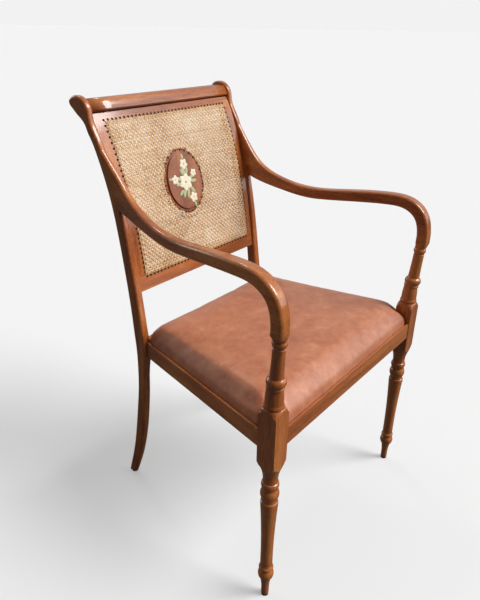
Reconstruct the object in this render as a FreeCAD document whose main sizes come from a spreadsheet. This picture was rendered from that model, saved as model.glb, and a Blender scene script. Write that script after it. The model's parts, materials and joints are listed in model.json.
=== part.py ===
import FreeCAD, Part
import math
import os
from types import SimpleNamespace

Vector = FreeCAD.Vector

# Open armchair with a scrolled, caned back: turned front legs, sabre rear legs that run up
# into the back posts, swept arms on turned supports, and an upholstered seat that lifts out.
# Millimetres, +Z up, origin on the floor at the middle of the chair's length and width,
# the sitter faces -Y.

doc = FreeCAD.newDocument("caned_scroll_armchair")
sheet = doc.addObject("Spreadsheet::Sheet", "Sizes")

driving_sizes = {
    # overall
    "chair_height": 867, "knee_height": 371, "rail_top": 395.4, "rail_height": 34.4,
    "leg_spread": 252, "leg_forward": 252.1, "block_width": 36, "block_top": 441,
    "block_bottom": 336, "block_chamfer": 1.6, "glide_height": 4, "glide_radius": 7,
    "rear_glide_radius": 5,
    "back_dowel_radius": 3, "back_dowel_length": 24, "lower_dowel_gap": 14,
    # arm support, standing on the leg block
    "support_height": 136, "support_radius": 17, "support_tenon_radius": 6,
    "support_tenon_length": 12, "support_lean_angle": 3.3, "support_splay_angle": 1.5,
    "support_dowel_radius": 4.5, "support_dowel_length": 44,
    # rear leg, post and scroll, cut from one plank
    "post_width": 18.3, "post_depth": 29, "post_spread": 191.3, "post_flare": 7.5,
    "post_toe_in": 6.3, "foot_setback": 195.3, "post_edge_radius": 5,
    "scroll_reach": 56.2, "scroll_rise": 37.5, "post_proud": 5.1,
    # curve of the back's front face: depth at the datum height, then three bends over the span
    "back_datum": 530, "back_span": 300, "back_base": 135.6, "back_lean": 41.7,
    "back_curl": 15.6, "back_sweep": 30.2,
    # arm
    "arm_front": 259.9, "arm_start_depth": 198.4, "arm_start_height": 767.5,
    "arm_end_height": 577, "arm_rear_width": 14.2, "arm_front_width": 26,
    "arm_edge_radius": 6.6, "arm_rear_spread": 198.4, "arm_front_spread": 258.8,
    "arm_screw_radius": 2.4, "arm_screw_length": 26, "arm_screw_height": 722,
    "arm_plug_radius": 4, "arm_plug_length": 5,
    # back frame and its caning
    "frame_depth": 12, "lower_rail_height": 35, "lower_rail_depth": 16,
    "upper_rail_height": 20, "crest_height": 25, "crest_drop": 7, "crest_depth": 24,
    "crest_round": 8, "crest_quirk": 1.2,
    "hole_low_spread": 163.9, "hole_flare": 7.6, "hole_radius": 2, "hole_pitch": 10,
    "hole_border": 8, "lower_hole_height": 526,
    "cane_thickness": 1.6, "cane_hollow": 9,
    # medallion
    "medallion_offset": 8, "medallion_rise_share": 0.537, "medallion_angle": 15.6,
    "rim_width": 118, "rim_length": 140, "rim_thickness": 7, "ring_width": 109,
    "ring_length": 131, "ring_hole_radius": 1.7, "ring_hole_count": 26,
    "field_width": 96, "field_length": 118, "field_thickness": 3.5, "field_round": 1.6,
    # seat rails
    "rail_thickness": 24, "rail_setback": 1.2, "lip_width": 4.5, "rebate_depth": 16,
    "side_rail_rear_spread": 194.1, "side_rail_rear": 112.9, "back_rail_front": 97.9,
    "back_rail_thickness": 30, "back_lip_width": 12, "tongue_thickness": 7,
    "tongue_height": 13, "tongue_length": 12, "tongue_root": 14, "tongue_rise": 2,
    "side_tongue_inset": 13, "rear_tongue_inset": 6, "glue_gap": 1,
    "corner_block_leg": 52, "corner_block_height": 15, "corner_screw_radius": 2,
    "corner_screw_length": 30, "corner_screw_bite": 14,
    # lift-out seat
    "seat_clearance": 1.2, "seat_rear": 110.1, "cover_thickness": 2, "cover_corner": 8,
    "cover_inner_corner": 2, "seat_crown": 438, "soft_gap": 0.3, "seat_rail_width": 42,
    "seat_rail_height": 16, "seat_dowel_radius": 3.5, "seat_dowel_length": 44,
    "seat_dowel_drop": 4.7,
    "webbing_width": 50, "webbing_thickness": 1.2, "webbing_margin": 12, "dust_cloth_thickness": 0.8,
    "dust_cloth_margin": 14, "tack_margin": 24, "tack_head_radius": 3.5,
    "tack_head_height": 0.8, "tack_shank_radius": 0.9, "tack_length": 6.5,
    "overrun": 40,
}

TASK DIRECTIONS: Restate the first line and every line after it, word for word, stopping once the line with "# the sitter faces -Y." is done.

TASK RESULT:
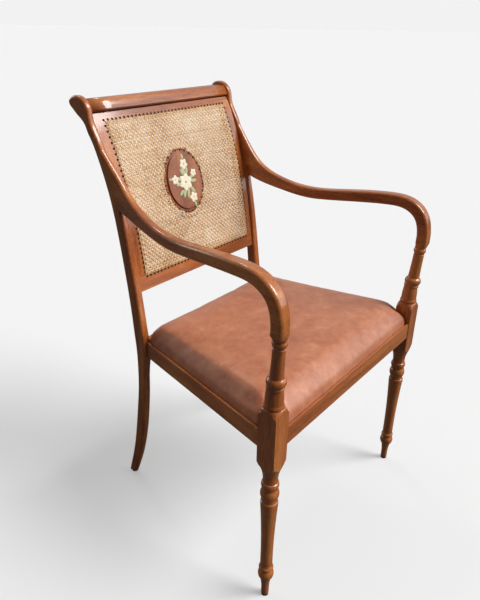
Reconstruct the object in this render as a FreeCAD document whose main sizes come from a spreadsheet. This picture was rendered from that model, saved as model.glb, and a Blender scene script. Write that script after it. The model's parts, materials and joints are listed in model.json.
=== part.py ===
import FreeCAD, Part
import math
import os
from types import SimpleNamespace

Vector = FreeCAD.Vector

# Open armchair with a scrolled, caned back: turned front legs, sabre rear legs that run up
# into the back posts, swept arms on turned supports, and an upholstered seat that lifts out.
# Millimetres, +Z up, origin on the floor at the middle of the chair's length and width,
# the sitter faces -Y.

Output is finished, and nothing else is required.